Record extracts >>
%%
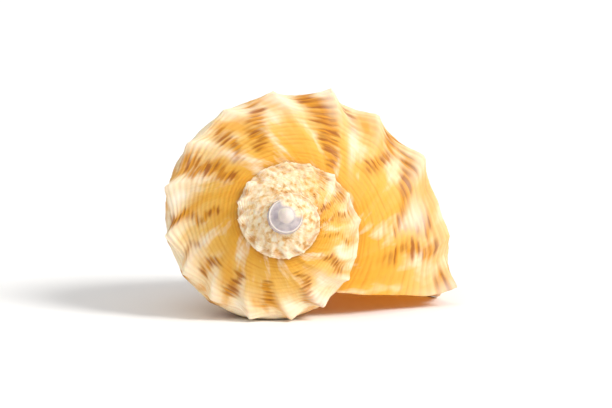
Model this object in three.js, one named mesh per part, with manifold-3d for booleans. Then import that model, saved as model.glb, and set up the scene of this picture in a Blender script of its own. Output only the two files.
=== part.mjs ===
%%
%%
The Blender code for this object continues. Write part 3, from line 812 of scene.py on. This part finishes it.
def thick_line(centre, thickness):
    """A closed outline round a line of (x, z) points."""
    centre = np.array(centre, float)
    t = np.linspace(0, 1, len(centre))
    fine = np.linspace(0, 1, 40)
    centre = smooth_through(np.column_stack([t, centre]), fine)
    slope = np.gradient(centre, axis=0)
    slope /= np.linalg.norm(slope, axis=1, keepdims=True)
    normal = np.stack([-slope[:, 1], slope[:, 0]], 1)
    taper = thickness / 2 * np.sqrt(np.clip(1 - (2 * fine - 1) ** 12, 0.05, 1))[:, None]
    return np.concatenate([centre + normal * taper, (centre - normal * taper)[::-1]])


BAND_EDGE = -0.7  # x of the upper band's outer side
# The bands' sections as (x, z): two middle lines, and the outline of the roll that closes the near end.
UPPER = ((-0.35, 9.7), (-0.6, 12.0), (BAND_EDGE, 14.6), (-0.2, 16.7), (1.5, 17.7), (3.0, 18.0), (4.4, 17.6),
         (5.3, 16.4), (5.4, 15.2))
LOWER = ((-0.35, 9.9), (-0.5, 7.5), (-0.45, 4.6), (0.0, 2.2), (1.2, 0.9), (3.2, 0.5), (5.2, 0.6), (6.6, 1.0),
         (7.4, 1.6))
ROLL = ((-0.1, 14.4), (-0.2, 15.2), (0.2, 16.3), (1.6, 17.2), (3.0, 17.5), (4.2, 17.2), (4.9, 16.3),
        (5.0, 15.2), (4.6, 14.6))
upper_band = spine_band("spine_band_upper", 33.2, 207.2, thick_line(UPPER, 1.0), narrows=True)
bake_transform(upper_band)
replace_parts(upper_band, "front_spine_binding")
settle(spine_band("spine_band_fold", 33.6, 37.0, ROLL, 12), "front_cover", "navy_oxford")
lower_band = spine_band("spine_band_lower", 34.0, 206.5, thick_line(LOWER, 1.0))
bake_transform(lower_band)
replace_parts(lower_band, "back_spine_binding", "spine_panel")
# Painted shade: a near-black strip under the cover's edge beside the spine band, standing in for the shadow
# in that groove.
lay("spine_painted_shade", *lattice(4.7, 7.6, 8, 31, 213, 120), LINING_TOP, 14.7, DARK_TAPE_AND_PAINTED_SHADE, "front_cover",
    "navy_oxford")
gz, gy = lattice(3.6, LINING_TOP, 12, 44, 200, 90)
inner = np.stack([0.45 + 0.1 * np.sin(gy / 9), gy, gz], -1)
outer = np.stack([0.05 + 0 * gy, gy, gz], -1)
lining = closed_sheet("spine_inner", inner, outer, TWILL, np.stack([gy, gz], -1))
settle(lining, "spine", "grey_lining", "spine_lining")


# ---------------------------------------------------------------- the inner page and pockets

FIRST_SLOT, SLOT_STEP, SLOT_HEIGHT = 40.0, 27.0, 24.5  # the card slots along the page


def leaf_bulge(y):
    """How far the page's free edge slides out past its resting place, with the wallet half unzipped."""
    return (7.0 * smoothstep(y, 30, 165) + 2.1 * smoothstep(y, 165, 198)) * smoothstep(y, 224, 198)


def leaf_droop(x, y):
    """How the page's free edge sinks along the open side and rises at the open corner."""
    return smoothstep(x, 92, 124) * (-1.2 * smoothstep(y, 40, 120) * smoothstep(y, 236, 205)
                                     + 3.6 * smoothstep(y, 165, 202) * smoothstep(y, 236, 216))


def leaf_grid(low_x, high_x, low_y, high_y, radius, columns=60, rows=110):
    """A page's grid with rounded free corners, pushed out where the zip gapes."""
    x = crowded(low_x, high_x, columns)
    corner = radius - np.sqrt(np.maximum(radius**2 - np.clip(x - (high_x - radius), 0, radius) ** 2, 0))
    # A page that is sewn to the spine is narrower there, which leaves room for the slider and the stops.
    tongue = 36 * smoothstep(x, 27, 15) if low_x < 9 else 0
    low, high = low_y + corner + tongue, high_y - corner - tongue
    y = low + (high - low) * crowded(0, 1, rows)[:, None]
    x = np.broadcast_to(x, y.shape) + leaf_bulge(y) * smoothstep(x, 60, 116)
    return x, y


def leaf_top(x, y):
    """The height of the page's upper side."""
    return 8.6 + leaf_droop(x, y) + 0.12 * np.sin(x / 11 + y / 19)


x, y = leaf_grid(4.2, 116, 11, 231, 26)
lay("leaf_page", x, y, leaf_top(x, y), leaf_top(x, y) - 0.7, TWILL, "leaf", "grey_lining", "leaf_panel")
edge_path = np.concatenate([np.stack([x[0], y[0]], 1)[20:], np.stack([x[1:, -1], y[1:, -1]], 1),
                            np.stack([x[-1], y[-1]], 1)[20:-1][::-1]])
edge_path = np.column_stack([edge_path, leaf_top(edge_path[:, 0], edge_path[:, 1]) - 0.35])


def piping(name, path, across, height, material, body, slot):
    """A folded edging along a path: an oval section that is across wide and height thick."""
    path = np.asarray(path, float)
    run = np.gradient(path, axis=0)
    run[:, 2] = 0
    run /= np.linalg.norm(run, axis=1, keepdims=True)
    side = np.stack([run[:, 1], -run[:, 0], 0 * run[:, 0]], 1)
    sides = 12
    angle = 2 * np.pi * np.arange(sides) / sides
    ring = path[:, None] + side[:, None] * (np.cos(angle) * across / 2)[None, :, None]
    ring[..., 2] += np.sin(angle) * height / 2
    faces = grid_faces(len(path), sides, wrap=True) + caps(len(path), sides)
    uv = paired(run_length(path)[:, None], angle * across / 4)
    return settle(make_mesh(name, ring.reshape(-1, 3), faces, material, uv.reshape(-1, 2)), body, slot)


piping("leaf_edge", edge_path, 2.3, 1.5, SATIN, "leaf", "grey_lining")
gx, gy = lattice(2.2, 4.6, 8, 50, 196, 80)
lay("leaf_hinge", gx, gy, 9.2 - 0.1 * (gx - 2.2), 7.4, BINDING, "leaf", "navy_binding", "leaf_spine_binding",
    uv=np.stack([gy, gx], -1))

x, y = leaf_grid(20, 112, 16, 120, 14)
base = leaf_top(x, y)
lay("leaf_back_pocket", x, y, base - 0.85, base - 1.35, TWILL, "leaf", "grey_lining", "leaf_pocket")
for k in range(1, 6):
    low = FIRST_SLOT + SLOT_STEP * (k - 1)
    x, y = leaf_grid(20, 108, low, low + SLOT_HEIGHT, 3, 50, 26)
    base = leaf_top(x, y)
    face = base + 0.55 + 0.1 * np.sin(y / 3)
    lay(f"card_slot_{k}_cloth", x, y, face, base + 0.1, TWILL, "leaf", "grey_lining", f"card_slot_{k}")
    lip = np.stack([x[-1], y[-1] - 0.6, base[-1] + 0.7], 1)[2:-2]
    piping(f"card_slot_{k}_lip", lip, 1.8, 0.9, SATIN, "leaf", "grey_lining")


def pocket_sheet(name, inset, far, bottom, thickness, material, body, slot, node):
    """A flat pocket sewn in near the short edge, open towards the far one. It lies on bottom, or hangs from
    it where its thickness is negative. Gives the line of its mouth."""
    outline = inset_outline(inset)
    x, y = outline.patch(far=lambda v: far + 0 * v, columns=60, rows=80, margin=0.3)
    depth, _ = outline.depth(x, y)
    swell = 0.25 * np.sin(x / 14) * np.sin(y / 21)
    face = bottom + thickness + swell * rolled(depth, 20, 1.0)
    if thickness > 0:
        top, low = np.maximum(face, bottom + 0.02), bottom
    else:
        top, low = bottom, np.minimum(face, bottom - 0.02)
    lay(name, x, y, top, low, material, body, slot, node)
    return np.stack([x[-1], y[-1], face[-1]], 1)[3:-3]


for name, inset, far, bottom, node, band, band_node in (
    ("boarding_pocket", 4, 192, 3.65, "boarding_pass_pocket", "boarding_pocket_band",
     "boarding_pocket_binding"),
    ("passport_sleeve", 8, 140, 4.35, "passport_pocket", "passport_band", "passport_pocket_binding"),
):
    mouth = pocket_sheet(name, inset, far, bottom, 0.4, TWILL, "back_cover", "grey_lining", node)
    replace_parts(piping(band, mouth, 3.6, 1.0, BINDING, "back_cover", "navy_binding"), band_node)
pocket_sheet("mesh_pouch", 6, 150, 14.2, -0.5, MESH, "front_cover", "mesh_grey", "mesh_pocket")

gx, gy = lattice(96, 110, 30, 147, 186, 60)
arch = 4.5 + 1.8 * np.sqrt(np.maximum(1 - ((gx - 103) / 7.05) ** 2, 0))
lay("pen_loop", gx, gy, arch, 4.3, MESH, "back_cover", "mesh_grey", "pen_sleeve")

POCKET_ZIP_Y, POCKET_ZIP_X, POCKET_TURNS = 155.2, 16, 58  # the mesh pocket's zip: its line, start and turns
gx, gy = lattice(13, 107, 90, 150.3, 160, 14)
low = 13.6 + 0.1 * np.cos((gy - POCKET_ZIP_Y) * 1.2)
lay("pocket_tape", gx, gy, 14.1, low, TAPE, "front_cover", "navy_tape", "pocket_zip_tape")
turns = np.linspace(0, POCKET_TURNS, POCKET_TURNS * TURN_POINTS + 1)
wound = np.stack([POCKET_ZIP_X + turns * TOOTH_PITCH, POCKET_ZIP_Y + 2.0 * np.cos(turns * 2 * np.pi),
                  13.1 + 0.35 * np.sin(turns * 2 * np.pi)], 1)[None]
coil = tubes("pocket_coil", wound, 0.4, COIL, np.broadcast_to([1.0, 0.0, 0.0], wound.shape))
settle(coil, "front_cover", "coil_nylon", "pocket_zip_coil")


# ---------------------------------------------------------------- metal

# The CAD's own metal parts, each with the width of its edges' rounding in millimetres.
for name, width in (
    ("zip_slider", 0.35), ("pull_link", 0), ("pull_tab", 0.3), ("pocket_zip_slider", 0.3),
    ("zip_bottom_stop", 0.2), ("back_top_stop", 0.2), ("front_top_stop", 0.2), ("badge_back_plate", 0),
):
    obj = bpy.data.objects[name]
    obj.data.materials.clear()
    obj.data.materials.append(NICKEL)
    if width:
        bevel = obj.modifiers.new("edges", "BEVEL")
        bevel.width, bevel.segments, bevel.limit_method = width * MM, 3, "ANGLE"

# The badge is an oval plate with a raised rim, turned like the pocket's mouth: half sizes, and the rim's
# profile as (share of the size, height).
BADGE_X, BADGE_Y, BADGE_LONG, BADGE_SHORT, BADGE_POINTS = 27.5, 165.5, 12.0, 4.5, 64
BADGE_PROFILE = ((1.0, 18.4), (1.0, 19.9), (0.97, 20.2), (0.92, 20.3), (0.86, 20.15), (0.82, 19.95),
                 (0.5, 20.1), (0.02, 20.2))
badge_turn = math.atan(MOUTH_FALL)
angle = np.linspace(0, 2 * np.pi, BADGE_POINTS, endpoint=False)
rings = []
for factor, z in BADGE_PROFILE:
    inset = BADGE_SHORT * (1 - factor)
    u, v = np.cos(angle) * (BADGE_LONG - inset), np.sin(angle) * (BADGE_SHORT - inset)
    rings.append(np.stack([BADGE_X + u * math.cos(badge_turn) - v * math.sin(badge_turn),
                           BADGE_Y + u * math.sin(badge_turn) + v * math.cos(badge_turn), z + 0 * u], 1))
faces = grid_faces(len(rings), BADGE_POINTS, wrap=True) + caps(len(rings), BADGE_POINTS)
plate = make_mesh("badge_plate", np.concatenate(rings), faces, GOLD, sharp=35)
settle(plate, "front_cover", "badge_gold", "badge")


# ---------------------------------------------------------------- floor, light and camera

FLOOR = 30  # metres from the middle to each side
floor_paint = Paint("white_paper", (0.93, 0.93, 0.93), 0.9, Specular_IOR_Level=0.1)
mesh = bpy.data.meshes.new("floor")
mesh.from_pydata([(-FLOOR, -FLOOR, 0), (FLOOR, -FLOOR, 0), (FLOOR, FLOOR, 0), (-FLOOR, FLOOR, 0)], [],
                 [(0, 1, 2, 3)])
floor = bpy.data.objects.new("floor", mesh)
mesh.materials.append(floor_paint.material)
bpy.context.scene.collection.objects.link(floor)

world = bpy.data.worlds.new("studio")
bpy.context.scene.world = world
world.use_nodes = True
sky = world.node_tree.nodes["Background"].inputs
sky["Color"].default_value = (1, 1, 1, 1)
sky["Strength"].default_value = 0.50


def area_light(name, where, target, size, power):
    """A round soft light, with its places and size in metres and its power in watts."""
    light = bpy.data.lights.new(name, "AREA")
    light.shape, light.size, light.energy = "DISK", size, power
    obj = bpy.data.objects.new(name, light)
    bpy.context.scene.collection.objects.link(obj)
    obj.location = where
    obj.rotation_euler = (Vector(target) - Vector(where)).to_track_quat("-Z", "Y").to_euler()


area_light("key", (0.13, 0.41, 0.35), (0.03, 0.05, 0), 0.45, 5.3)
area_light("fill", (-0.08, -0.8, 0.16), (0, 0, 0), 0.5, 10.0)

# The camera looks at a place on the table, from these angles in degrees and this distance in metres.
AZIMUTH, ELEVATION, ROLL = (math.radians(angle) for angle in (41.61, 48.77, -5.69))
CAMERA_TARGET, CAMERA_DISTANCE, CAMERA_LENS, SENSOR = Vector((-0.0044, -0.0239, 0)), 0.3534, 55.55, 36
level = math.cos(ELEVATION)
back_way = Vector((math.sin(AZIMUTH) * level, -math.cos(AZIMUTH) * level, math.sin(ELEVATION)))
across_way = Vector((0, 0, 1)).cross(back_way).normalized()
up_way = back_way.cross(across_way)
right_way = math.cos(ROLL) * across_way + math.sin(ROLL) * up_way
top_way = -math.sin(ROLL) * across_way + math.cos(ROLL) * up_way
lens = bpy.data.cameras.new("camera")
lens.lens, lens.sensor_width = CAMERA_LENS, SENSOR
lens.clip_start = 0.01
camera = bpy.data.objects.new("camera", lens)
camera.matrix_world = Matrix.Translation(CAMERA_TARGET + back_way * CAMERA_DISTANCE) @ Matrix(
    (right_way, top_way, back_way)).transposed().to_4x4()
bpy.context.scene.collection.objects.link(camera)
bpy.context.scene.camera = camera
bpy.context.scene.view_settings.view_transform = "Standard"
%%
Requirements >>
Copy exactly the lines from the line with "bake_transform(upper_band)" up to and including the line with "bake_transform(lower_band)", and no other lines.

Exercise output >>
bake_transform(upper_band)
replace_parts(upper_band, "front_spine_binding")
settle(spine_band("spine_band_fold", 33.6, 37.0, ROLL, 12), "front_cover", "navy_oxford")
lower_band = spine_band("spine_band_lower", 34.0, 206.5, thick_line(LOWER, 1.0))
bake_transform(lower_band)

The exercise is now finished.